RECORDED DATA →
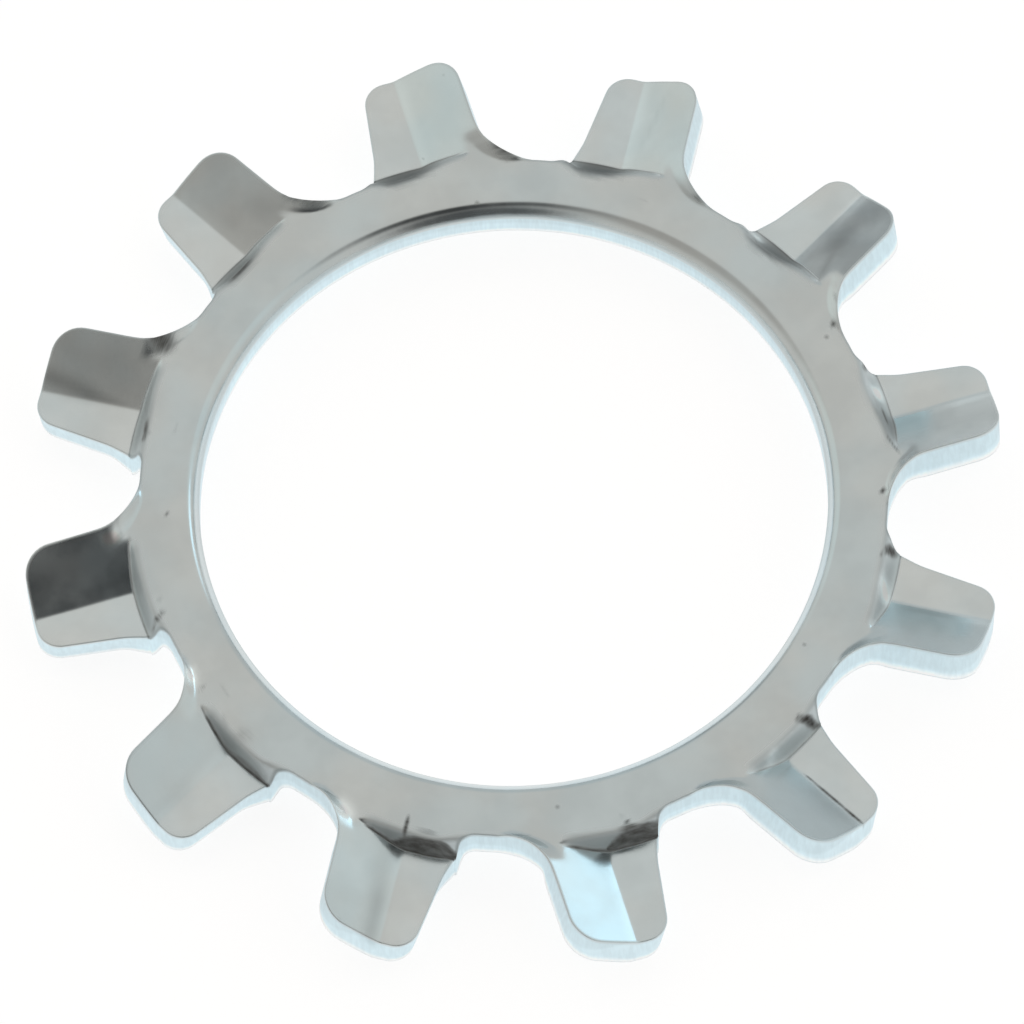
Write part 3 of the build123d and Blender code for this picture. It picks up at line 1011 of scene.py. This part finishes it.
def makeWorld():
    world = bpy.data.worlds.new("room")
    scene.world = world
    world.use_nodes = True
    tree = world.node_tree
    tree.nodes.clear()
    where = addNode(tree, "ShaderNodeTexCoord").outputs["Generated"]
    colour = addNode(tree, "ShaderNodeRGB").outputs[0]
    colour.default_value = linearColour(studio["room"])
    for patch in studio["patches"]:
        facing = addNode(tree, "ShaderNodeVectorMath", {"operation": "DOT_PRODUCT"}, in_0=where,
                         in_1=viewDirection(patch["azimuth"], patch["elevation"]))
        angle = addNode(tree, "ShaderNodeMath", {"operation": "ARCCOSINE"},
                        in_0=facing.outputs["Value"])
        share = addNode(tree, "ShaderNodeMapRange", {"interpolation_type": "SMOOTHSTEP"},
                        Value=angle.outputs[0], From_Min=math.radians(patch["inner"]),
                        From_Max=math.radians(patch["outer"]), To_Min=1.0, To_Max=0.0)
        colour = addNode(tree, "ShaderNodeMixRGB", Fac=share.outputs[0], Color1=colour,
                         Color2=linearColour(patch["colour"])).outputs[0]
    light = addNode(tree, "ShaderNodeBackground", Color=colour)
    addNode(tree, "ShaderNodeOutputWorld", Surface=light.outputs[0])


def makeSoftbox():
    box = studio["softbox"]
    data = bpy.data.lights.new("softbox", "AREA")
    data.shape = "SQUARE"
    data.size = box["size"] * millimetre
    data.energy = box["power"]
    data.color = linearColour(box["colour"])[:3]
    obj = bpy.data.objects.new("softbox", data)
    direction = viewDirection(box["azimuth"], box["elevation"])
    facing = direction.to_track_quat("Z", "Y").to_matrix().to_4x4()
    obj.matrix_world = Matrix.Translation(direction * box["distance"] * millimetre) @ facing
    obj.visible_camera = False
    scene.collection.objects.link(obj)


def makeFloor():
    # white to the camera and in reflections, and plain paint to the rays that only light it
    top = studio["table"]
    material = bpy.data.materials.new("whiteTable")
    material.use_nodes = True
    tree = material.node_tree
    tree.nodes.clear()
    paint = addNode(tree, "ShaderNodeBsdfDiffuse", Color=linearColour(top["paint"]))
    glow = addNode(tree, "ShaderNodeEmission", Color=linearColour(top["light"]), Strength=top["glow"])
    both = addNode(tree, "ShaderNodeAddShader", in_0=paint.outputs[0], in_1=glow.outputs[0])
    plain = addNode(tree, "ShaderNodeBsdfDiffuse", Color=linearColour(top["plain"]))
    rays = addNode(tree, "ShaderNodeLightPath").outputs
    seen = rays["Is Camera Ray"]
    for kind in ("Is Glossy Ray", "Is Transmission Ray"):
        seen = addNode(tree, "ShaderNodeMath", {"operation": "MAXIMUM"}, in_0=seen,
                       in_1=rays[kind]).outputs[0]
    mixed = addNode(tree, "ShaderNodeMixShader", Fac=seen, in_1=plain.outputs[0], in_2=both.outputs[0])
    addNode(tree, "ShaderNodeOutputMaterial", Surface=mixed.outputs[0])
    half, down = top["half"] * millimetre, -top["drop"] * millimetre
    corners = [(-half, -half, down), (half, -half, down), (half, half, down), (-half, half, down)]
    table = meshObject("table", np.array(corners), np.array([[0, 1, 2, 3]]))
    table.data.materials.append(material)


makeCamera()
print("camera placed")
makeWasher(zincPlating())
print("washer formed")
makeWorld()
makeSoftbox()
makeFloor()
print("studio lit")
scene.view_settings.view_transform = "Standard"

WHAT IS NEEDED →
Restate the data above exactly, keeping each word as it stands.

WORKED ANSWER →
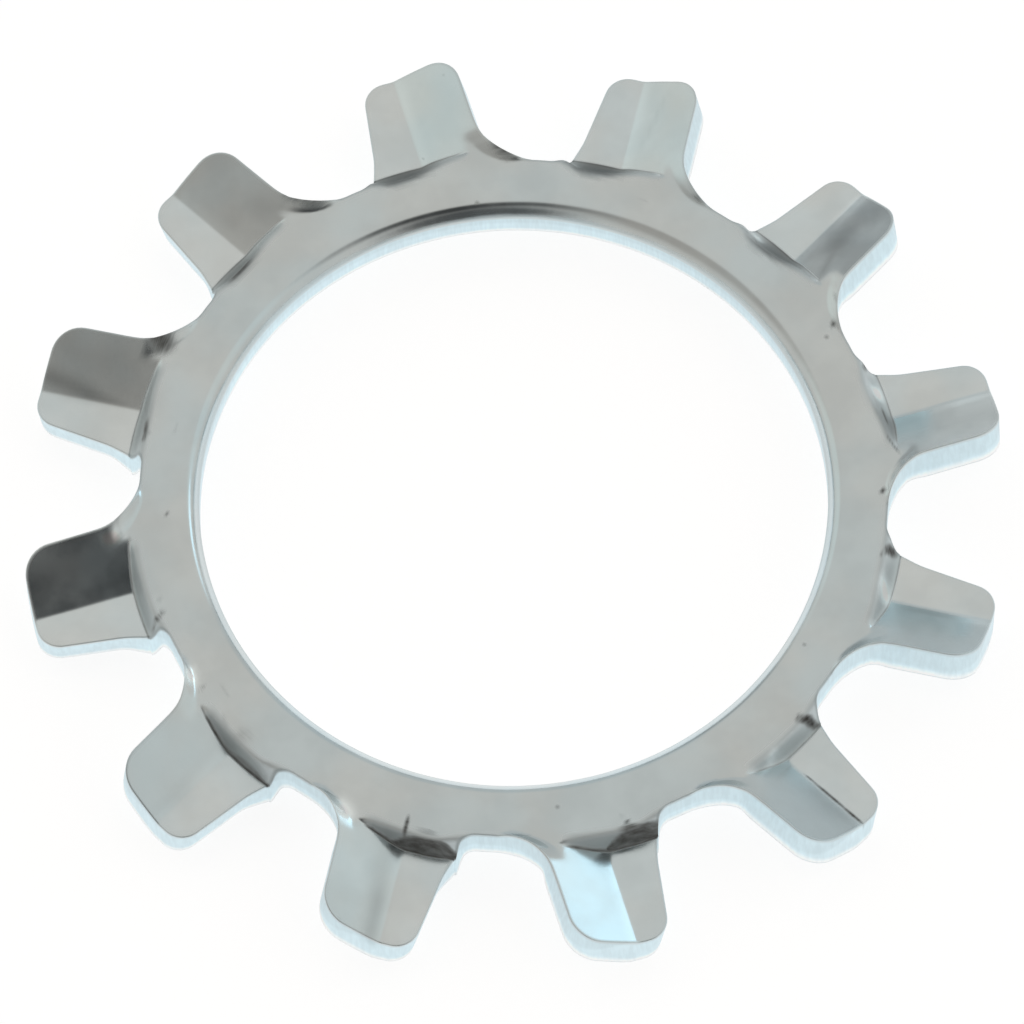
Write part 3 of the build123d and Blender code for this picture. It picks up at line 1011 of scene.py. This part finishes it.
def makeWorld():
    world = bpy.data.worlds.new("room")
    scene.world = world
    world.use_nodes = True
    tree = world.node_tree
    tree.nodes.clear()
    where = addNode(tree, "ShaderNodeTexCoord").outputs["Generated"]
    colour = addNode(tree, "ShaderNodeRGB").outputs[0]
    colour.default_value = linearColour(studio["room"])
    for patch in studio["patches"]:
        facing = addNode(tree, "ShaderNodeVectorMath", {"operation": "DOT_PRODUCT"}, in_0=where,
                         in_1=viewDirection(patch["azimuth"], patch["elevation"]))
        angle = addNode(tree, "ShaderNodeMath", {"operation": "ARCCOSINE"},
                        in_0=facing.outputs["Value"])
        share = addNode(tree, "ShaderNodeMapRange", {"interpolation_type": "SMOOTHSTEP"},
                        Value=angle.outputs[0], From_Min=math.radians(patch["inner"]),
                        From_Max=math.radians(patch["outer"]), To_Min=1.0, To_Max=0.0)
        colour = addNode(tree, "ShaderNodeMixRGB", Fac=share.outputs[0], Color1=colour,
                         Color2=linearColour(patch["colour"])).outputs[0]
    light = addNode(tree, "ShaderNodeBackground", Color=colour)
    addNode(tree, "ShaderNodeOutputWorld", Surface=light.outputs[0])


def makeSoftbox():
    box = studio["softbox"]
    data = bpy.data.lights.new("softbox", "AREA")
    data.shape = "SQUARE"
    data.size = box["size"] * millimetre
    data.energy = box["power"]
    data.color = linearColour(box["colour"])[:3]
    obj = bpy.data.objects.new("softbox", data)
    direction = viewDirection(box["azimuth"], box["elevation"])
    facing = direction.to_track_quat("Z", "Y").to_matrix().to_4x4()
    obj.matrix_world = Matrix.Translation(direction * box["distance"] * millimetre) @ facing
    obj.visible_camera = False
    scene.collection.objects.link(obj)


def makeFloor():
    # white to the camera and in reflections, and plain paint to the rays that only light it
    top = studio["table"]
    material = bpy.data.materials.new("whiteTable")
    material.use_nodes = True
    tree = material.node_tree
    tree.nodes.clear()
    paint = addNode(tree, "ShaderNodeBsdfDiffuse", Color=linearColour(top["paint"]))
    glow = addNode(tree, "ShaderNodeEmission", Color=linearColour(top["light"]), Strength=top["glow"])
    both = addNode(tree, "ShaderNodeAddShader", in_0=paint.outputs[0], in_1=glow.outputs[0])
    plain = addNode(tree, "ShaderNodeBsdfDiffuse", Color=linearColour(top["plain"]))
    rays = addNode(tree, "ShaderNodeLightPath").outputs
    seen = rays["Is Camera Ray"]
    for kind in ("Is Glossy Ray", "Is Transmission Ray"):
        seen = addNode(tree, "ShaderNodeMath", {"operation": "MAXIMUM"}, in_0=seen,
                       in_1=rays[kind]).outputs[0]
    mixed = addNode(tree, "ShaderNodeMixShader", Fac=seen, in_1=plain.outputs[0], in_2=both.outputs[0])
    addNode(tree, "ShaderNodeOutputMaterial", Surface=mixed.outputs[0])
    half, down = top["half"] * millimetre, -top["drop"] * millimetre
    corners = [(-half, -half, down), (half, -half, down), (half, half, down), (-half, half, down)]
    table = meshObject("table", np.array(corners), np.array([[0, 1, 2, 3]]))
    table.data.materials.append(material)


makeCamera()
print("camera placed")
makeWasher(zincPlating())
print("washer formed")
makeWorld()
makeSoftbox()
makeFloor()
print("studio lit")
scene.view_settings.view_transform = "Standard"